→ **INFORMATION SUPPLIED**
===============

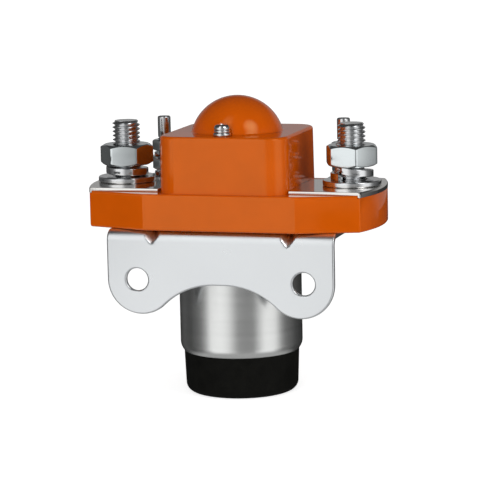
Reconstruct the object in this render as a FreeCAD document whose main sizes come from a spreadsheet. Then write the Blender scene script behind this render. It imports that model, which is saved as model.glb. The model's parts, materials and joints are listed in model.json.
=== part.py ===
import FreeCAD, Part
import math
import os
import re
import Sketcher

# A dc contactor standing on its end cap: a steel can with the coil and the
# plunger, a mounting bracket, a moulded base with two main studs and two
# coil studs, and a domed cover over the bridge contact.
# Millimetres. The origin is the centre of the end cap's underside, +Z runs
# up the can's axis, X runs through the main studs and -Y faces the bracket.

# Driving dimensions
SIZES = {
    # Can and end cap
    "canRadius": 22.2,
    "canWall": 1.2,
    "canEdge": 5.0,
    "canTop": 59.5,
    "capRadius": 20.9,
    "capFootRadius": 20.3,
    "capHeight": 15.2,
    "capWall": 2.0,
    "capEdge": 3.2,
    "capBossRadius": 5.0,
    "capScrewRadius": 2.0,
    "capScrewHeadRadius": 3.8,
    "capScrewHeadHeight": 2.6,
    "capScrewGrip": 4.0,
    # Mounting bracket
    "sheet": 2.0,
    "bendRadius": 2.0,
    "bracketLength": 83.7,
    "bracketBack": 14.0,
    "flangeHole": 8.6,
    "holeSpacing": 61.4,
    "holeRadius": 4.0,
    "holeHeight": 43.8,
    "lobeRadius": 12.5,
    "archHeight": 42.3,
    "archFlat": 4.0,
    "gussetSpacing": 50.0,
    "gussetWidth": 4.0,
    "gussetReach": 6.0,
    "gussetDent": 5.2,
    "gussetSpread": 4.5,
    "bracketScrewSpacing": 58.0,
    "bracketScrewFront": 14.0,
    "bracketScrewBack": 9.0,
    "bracketScrewRadius": 2.0,
    "bracketScrewLength": 9.0,
    "bracketScrewHead": 3.8,
    # Moulded base
    "baseLength": 107.6,
    "endBow": 4.0,
    "baseDepth": 52.0,
    "cornerCut": 6.2,
    "frontFlat": 56.0,
    "backFlat": 80.0,
    "baseHeight": 13.0,
    "baseEdge": 0.8,
    # Cover with its dome
    "coverLength": 47.5,
    "coverDepth": 47.5,
    "coverHeight": 20.2,
    "coverCorner": 7.5,
    "coverEdge": 1.1,
    "coverWall": 2.5,
    "coverDraft": 0.6,
    "domeRadius": 17.0,
    "domeDrop": 4.3,
    "domeBlend": 0.8,
    "coverScrewOffset": 18.6,
    "coverScrewRadius": 1.5,
    "coverScrewHeadRadius": 2.9,
    "coverScrewHeadHeight": 2.9,
    "coverScrewDepth": 8.0,
    "coverBossRadius": 3.4,
    "coverWasherRadius": 3.5,
    "coverWasherHeight": 1.3,
    # Terminal plates and contact tips
    "plateThickness": 1.2,
    "plateNotch": 13.0,
    "plateNotchLength": 19.5,
    "plateOverhang": 0.1,
    "lipThickness": 0.9,
    "lipDrop": 0.8,
    "tongueWidth": 16.0,
    "tongueEnd": 8.0,
    "tipOffset": 13.0,
    "tipRadius": 4.0,
    "tipHeight": 1.2,
    # Main studs, M10
    "studSpacing": 84.4,
    "studRadius": 5.0,
    "studPitch": 4.51,
    "studShoulder": 5.5,
    "studTop": 97.9,
    "studChamfer": 0.8,
    "studHeadFlats": 15.0,
    "studHeadHeight": 6.3,
    "studHeadSink": 0.3,
    "nutFlats": 17.0,
    "nutHeight": 7.5,
    "nutTurnLeft": 11.3,
    "nutTurnRight": 52.6,
    "washerRadius": 10.5,
    "washerHeight": 2.0,
    "springSection": 2.6,
    "springRiseLeft": 1.5,
    "springRiseRight": 2.4,
    "springTurnLeft": 75.0,
    "springTurnRight": 244.0,
    # Coil studs, M5
    "coilStudSpacing": 68.5,
    "coilStudOffset": 20.0,
    "coilStudRadius": 2.5,
    "coilStudPitch": 2.24,
    "coilStudShoulder": 3.0,
    "coilStudTop": 97.4,
    "coilHeadFlats": 8.0,
    "coilHeadHeight": 3.5,
    "coilHeadSink": 3.0,
    "coilNutFlats": 8.0,
    "coilNutHeight": 4.0,
    "coilSeatRadius": 6.0,
    "coilSeatHeight": 1.2,
    "coilWasherRadius": 5.0,
    "coilWasherHeight": 1.0,
    "coilSpringSection": 1.3,
    "coilSpringRise": 0.7,
    # Coil, core and pole plate
    "footHeight": 3.8,
    "poleThickness": 2.5,
    "bobbinTube": 1.4,
    "bobbinFlange": 1.5,
    "bobbinRadius": 20.6,
    "windingRadius": 19.4,
    "leadOffset": 7.0,
    "leadDepth": 17.4,
    "leadRadius": 0.7,
    "leadBend": 3.0,
    "leadStart": 1.2,
    "leadChannel": 2.7,
    "lugRadius": 4.4,
    "lugHeight": 0.8,
    # Plunger, shaft and return spring
    "plungerRadius": 8.0,
    "plungerLength": 28.0,
    "stroke": 4.5,
    "contactGap": 3.5,
    "springWell": 5.0,
    "plungerWell": 10.0,
    "coreWell": 8.0,
    "returnRadius": 4.0,
    "returnWire": 0.5,
    "returnTurns": 8.0,
    "shaftRadius": 2.5,
    "shaftNeck": 2.0,
    "shaftSocket": 12.0,
    "shaftTop": 98.5,
    "bushRadius": 4.5,
    "bushFlange": 6.5,
    "bushFlangeHeight": 1.0,
    # Bridge and contact spring
    "bridgeLength": 36.0,
    "bridgeWidth": 10.0,
    "bridgeThickness": 2.5,
    "carrierRadius": 6.0,
    "carrierFlange": 1.5,
    "sleeveRadius": 3.6,
    "sleeveHeight": 4.8,
    "insulatorRadius": 6.5,
    "insulatorHeight": 1.0,
    "contactSpringRadius": 4.6,
    "contactSpringWire": 0.45,
    "contactSpringTurns": 5.0,
    "contactSpringHeight": 9.5,
    "seatRadius": 5.5,
    "seatHeight": 0.8,
    "clipRadius": 3.6,
    "clipHeight": 0.8,
    "clipGroove": 1.5,
    # Fits and clearances
    "runningFit": 0.1,
    "closeFit": 0.03,
    "holeFit": 0.25,
    "stopGap": 0.3,
    "closedGap": 0.05,
}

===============

→ **GOAL**
From the listing above, pick out each line where the word "FreeCAD" appears.

→ **RESULT OF THIS EXERCISE**
Reconstruct the object in this render as a FreeCAD document whose main sizes come from a spreadsheet. Then write the Blender scene script behind this render. It imports that model, which is saved as model.glb. The model's parts, materials and joints are listed in model.json.
import FreeCAD, Part